Salesforce.com Maintains Buy Rating at Deutsche Bank
Friday, November 18, 2021 1:41 PM



Analysts at Deutsche Bank retained Buy rating on the shares of Salesforce.com (NYSE: CRM) following a better-than-expected earnings in its latest quarter. They set a price target of $205 for the stock.

During the quarter, Salesforce.com reported 29 percent year-over-year billings growth that was below DB analysts’ estimate and Wall Street consensus of 37 percent and 33 percent respectively. Analysts believe that billings were impacted by timing of invoices and contract terms of new business. The company’s revenue of $584 million was ahead of analysts’ estimate of $570 million, and Street consensus of $571.5 million.

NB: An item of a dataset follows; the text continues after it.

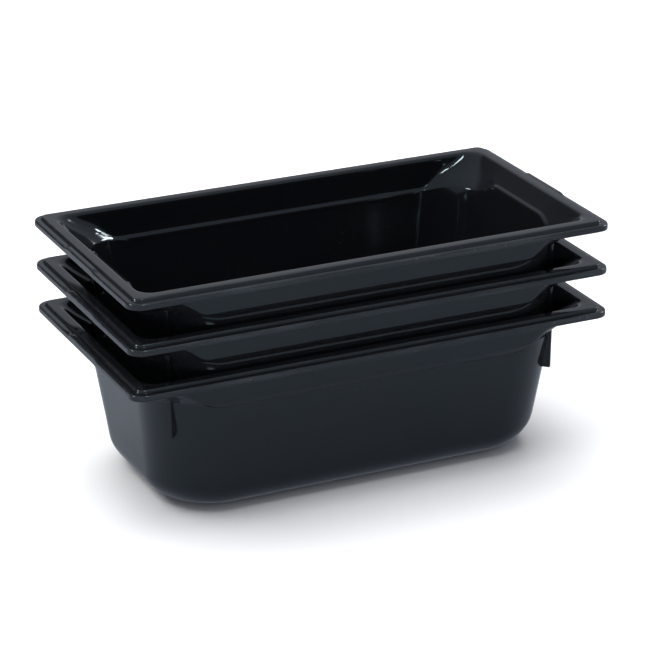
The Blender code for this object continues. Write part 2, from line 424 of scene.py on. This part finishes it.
def add_node(tree, kind, **inputs):
    """A new node with the given input values; an underscore in a key stands for a space."""
    node = tree.nodes.new(kind)
    for name, value in inputs.items():
        node.inputs[name.replace("_", " ")].default_value = value
    return node


def noise(tree, place, seed, scale, detail, stretch=(1.0, 1.0, 1.0)):
    """Four-dimensional noise over the object, so each pan has its own pattern."""
    mapping = add_node(tree, "ShaderNodeMapping", Scale=stretch)
    tree.links.new(place, mapping.inputs["Vector"])
    node = add_node(tree, "ShaderNodeTexNoise", Scale=scale, Detail=detail, Roughness=0.55)
    node.noise_dimensions = "4D"
    node.inputs["W"].default_value = seed
    tree.links.new(mapping.outputs["Vector"], node.inputs["Vector"])
    return node.outputs["Fac"]


def remap(tree, value, low, high, to_low, to_high):
    node = add_node(
        tree, "ShaderNodeMapRange", From_Min=low, From_Max=high, To_Min=to_low, To_Max=to_high
    )
    node.interpolation_type = "SMOOTHSTEP"
    tree.links.new(value, node.inputs["Value"])
    return node.outputs["Result"]


def combine(tree, operation, first, second):
    node = tree.nodes.new("ShaderNodeMath")
    node.operation = operation
    node.use_clamp = True
    tree.links.new(first, node.inputs[0])
    tree.links.new(second, node.inputs[1])
    return node.outputs["Value"]


def blend(tree, share, first, second):
    """A colour between two, each a constant or a socket."""
    node = tree.nodes.new("ShaderNodeMix")
    node.data_type = "RGBA"
    tree.links.new(share, node.inputs["Factor"])
    colours = [socket for socket in node.inputs if socket.type == "RGBA"]
    for socket, colour in zip(colours, (first, second)):
        if isinstance(colour, tuple):
            socket.default_value = colour
        else:
            tree.links.new(colour, socket)
    return next(socket for socket in node.outputs if socket.type == "RGBA")


def bump(tree, height, distance, normal=None):
    node = add_node(tree, "ShaderNodeBump", Strength=1.0, Distance=distance)
    tree.links.new(height, node.inputs["Height"])
    if normal is not None:
        tree.links.new(normal, node.inputs["Normal"])
    return node.outputs["Normal"]


def black_plastic(seed):
    """Glossy moulded plastic: faint mould ripple and peel, stacking rubs, worn edges, a little dust."""
    material = bpy.data.materials.new("black_plastic")
    material.use_nodes = True
    tree = material.node_tree
    shader = tree.nodes["Principled BSDF"]
    shader.inputs["IOR"].default_value = PLASTIC_IOR
    shader.inputs["Specular Tint"].default_value = SPECULAR_TINT
    place = tree.nodes.new("ShaderNodeTexCoord").outputs["Object"]
    worn = tree.nodes.new("ShaderNodeAttribute")
    worn.attribute_name = "wear"
    seed = SEED_STEP * (seed + 1)

    ripple = noise(tree, place, seed, 70.0, 1.0)
    peel = noise(tree, place, seed, 420.0, 2.0)
    haze = noise(tree, place, seed, 14.0, 4.0)
    rubs = noise(tree, place, seed, 300.0, 3.0, (1.0, 1.0, 0.035))
    scuffs = noise(tree, place, seed, 160.0, 4.0, (0.12, 1.0, 1.0))
    specks = noise(tree, place, seed, 1100.0, 1.0)

    rubbed = remap(tree, rubs, 0.56, 0.74, 0.0, 1.0)
    scuffed = remap(tree, scuffs, 0.42, 0.66, 0.25, 1.0)
    edge = combine(tree, "MULTIPLY", worn.outputs["Fac"], scuffed)
    speckled = remap(tree, specks, 0.70, 0.76, 0.0, 0.8)
    dusty = combine(tree, "MULTIPLY", speckled, remap(tree, haze, 0.5, 0.7, 0.0, 1.0))

    colour = blend(tree, remap(tree, haze, 0.35, 0.65, 0.0, 1.0), BLACK, BLACK_WARM)
    colour = blend(tree, remap(tree, rubs, 0.60, 0.80, 0.0, 0.25), colour, RUBBED)
    colour = blend(tree, edge, colour, RUBBED)
    colour = blend(tree, dusty, colour, DUST)
    tree.links.new(colour, shader.inputs["Base Color"])

    roughness = remap(tree, haze, 0.30, 0.70, 0.06, 0.13)
    for cause, amount in ((rubbed, 0.07), (edge, 0.16), (dusty, 0.30)):
        share = add_node(tree, "ShaderNodeMath")
        share.operation = "MULTIPLY"
        share.inputs[1].default_value = amount
        tree.links.new(cause, share.inputs[0])
        roughness = combine(tree, "ADD", roughness, share.outputs["Value"])
    tree.links.new(roughness, shader.inputs["Roughness"])

    normal = bump(tree, ripple, RIPPLE_HEIGHT)
    normal = bump(tree, peel, PEEL_HEIGHT, normal)
    normal = bump(tree, rubs, RUB_HEIGHT, normal)
    tree.links.new(normal, shader.inputs["Normal"])
    return material


# ---------------------------------------------------------------- the pans

mesh = pan_mesh()
for seed, name in enumerate(PANS):
    low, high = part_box(name)
    piece = bpy.data.objects.new(name.replace("pan_", "") + "_pan_moulding", mesh.copy())
    piece.location.z = low.z
    piece.data.materials.clear()
    piece.data.materials.append(black_plastic(seed))
    bpy.context.scene.collection.objects.link(piece)
    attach(piece, name)
    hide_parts(name)
bpy.data.meshes.remove(mesh)

# ---------------------------------------------------------------- floor, light and camera

FLOOR_SIZE = 6.0
GREY_FLOOR_SIZE = 1.7
FLOOR_DEPTH_BELOW = 0.0002
WHITE_FLOOR = (0.90, 0.90, 0.90)
GLOSS_FLOOR = (0.45, 0.48, 0.53)
KEY_DIRECTION = (-0.08, 0.33, 1.0)
KEY_STRENGTH = 4.8
KEY_ANGLE = 84
BACKDROP = (0.40, 0.42, 0.46)
DARK_BACKDROP = (0.06, 0.065, 0.075)
# The dark part of the backdrop: its bearing, and how far from it the dark ends and the fade ends
DARK_BEARING = (122, 8)
DARK_ANGLE = 24
FADE_ANGLE = 46
SOFTBOX_TARGET = Vector((0.0, 0.0, 0.12))
CAMERA_LENS = 160.79
CAMERA_SENSOR = 36.0
CAMERA_NEAR = 0.05
CAMERA_PLACE = (-0.71835, -1.57410, 0.77294)
CAMERA_TURN = (68.325, 0.492, -24.807)


def studio_floor(name, shade, depth, size):
    """A plain matt floor that casts no shadow."""
    shape = bmesh.new()
    bmesh.ops.create_grid(shape, x_segments=1, y_segments=1, size=size / 2)
    floor = add_object(name, shape)
    floor.location.z = -depth
    material = bpy.data.materials.new(name + "_paint")
    material.use_nodes = True
    shader = material.node_tree.nodes["Principled BSDF"]
    shader.inputs["Base Color"].default_value = (*shade, 1.0)
    shader.inputs["Roughness"].default_value = 0.9
    shader.inputs["Specular IOR Level"].default_value = 0.0
    floor.data.materials.append(material)
    floor.visible_shadow = False
    floor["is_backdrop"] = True
    return floor


def bearing(azimuth, height):
    """The unit vector towards a bearing, given in degrees."""
    azimuth, height = math.radians(azimuth), math.radians(height)
    return Vector((
        math.cos(azimuth) * math.cos(height), math.sin(azimuth) * math.cos(height), math.sin(height)
    ))


def aim(light, direction):
    light.rotation_euler = Vector(direction).to_track_quat("Z", "Y").to_euler()


def add_light(name, kind, energy):
    data = bpy.data.lights.new(name, kind)
    data.energy = energy
    light = bpy.data.objects.new(name, data)
    bpy.context.scene.collection.objects.link(light)
    light.visible_camera = False
    return light


def softbox(name, azimuth, height, distance, size, radiance):
    """A rectangular panel that shows only as a highlight, given by its bearing from the pans."""
    direction = bearing(azimuth, height)
    light = add_light(name, "AREA", radiance * math.pi * size[0] * size[1])
    light.data.shape = "RECTANGLE"
    light.data.size, light.data.size_y = size
    light.location = SOFTBOX_TARGET + direction * distance
    aim(light, direction)
    light.visible_diffuse = False
    return light


white_floor = studio_floor("studio_floor", WHITE_FLOOR, FLOOR_DEPTH_BELOW, FLOOR_SIZE)
white_floor.visible_glossy = False
grey_floor = studio_floor("studio_floor_in_gloss", GLOSS_FLOOR, 2 * FLOOR_DEPTH_BELOW, GREY_FLOOR_SIZE)
grey_floor.visible_camera = False
grey_floor.visible_diffuse = False

key = add_light("overhead_key", "SUN", KEY_STRENGTH)
key.data.angle = math.radians(KEY_ANGLE)
key.visible_glossy = False
aim(key, KEY_DIRECTION)
softbox("right_softbox", -5, 28, 1.2, (0.22, 0.36), 26.0)
softbox("front_softbox", -88, 44, 1.2, (0.22, 0.22), 26.0)
softbox("left_softbox", 178, 19, 1.2, (0.24, 0.24), 24.0)

world = bpy.data.worlds.new("studio")
world.use_nodes = True
tree = world.node_tree
backdrop = tree.nodes["Background"]
facing = add_node(tree, "ShaderNodeVectorMath")
facing.operation = "DOT_PRODUCT"
facing.inputs[1].default_value = bearing(*DARK_BEARING)
tree.links.new(tree.nodes.new("ShaderNodeTexCoord").outputs["Generated"], facing.inputs[0])
fade_from, fade_to = (math.cos(math.radians(angle)) for angle in (FADE_ANGLE, DARK_ANGLE))
shaded = remap(tree, facing.outputs["Value"], fade_from, fade_to, 0.0, 1.0)
tree.links.new(blend(tree, shaded, (*BACKDROP, 1.0), (*DARK_BACKDROP, 1.0)), backdrop.inputs["Color"])
bpy.context.scene.world = world
bpy.context.scene.view_settings.view_transform = "Standard"

camera_data = bpy.data.cameras.new("camera")
camera_data.lens = CAMERA_LENS
camera_data.sensor_width = CAMERA_SENSOR
camera_data.clip_start = CAMERA_NEAR
camera = bpy.data.objects.new("camera", camera_data)
camera.location = CAMERA_PLACE
camera.rotation_euler = [math.radians(angle) for angle in CAMERA_TURN]
bpy.context.scene.collection.objects.link(camera)
bpy.context.scene.camera = camera

low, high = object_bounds()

Analysts believe that despite the optics of billings, business momentum continued and actual bookings grew faster than revenue’s 36 percent. They state that the sequential 2 percent decline in deferred revenue was a result of billing cycle shifts from terms of ramped contracts and is not indicative of true business momentum. They add that despite having fluctuations in every quarter, the company has been selling big, enterprise contracts, which are being structured to ramp as new users are implemented and prorated for the annual term. In the past, customers signing a large contract demanded pricing concessions in exchange for prepaying all the contracted seats for a year. They continue to believe that Salesforce.com is distribution constrained and the aggressive expansion of their sales force is justified by a strong pipeline.  

 

Salesforce.com provides customer and collaboration relationship management services to various businesses and industries worldwide. It has a market capitalization of $15.43 billion with a P/E ratio of 555.22.

 

Shares of Salesforce.com slumped 9.57 percent, or $12.06, to trade at $114.03.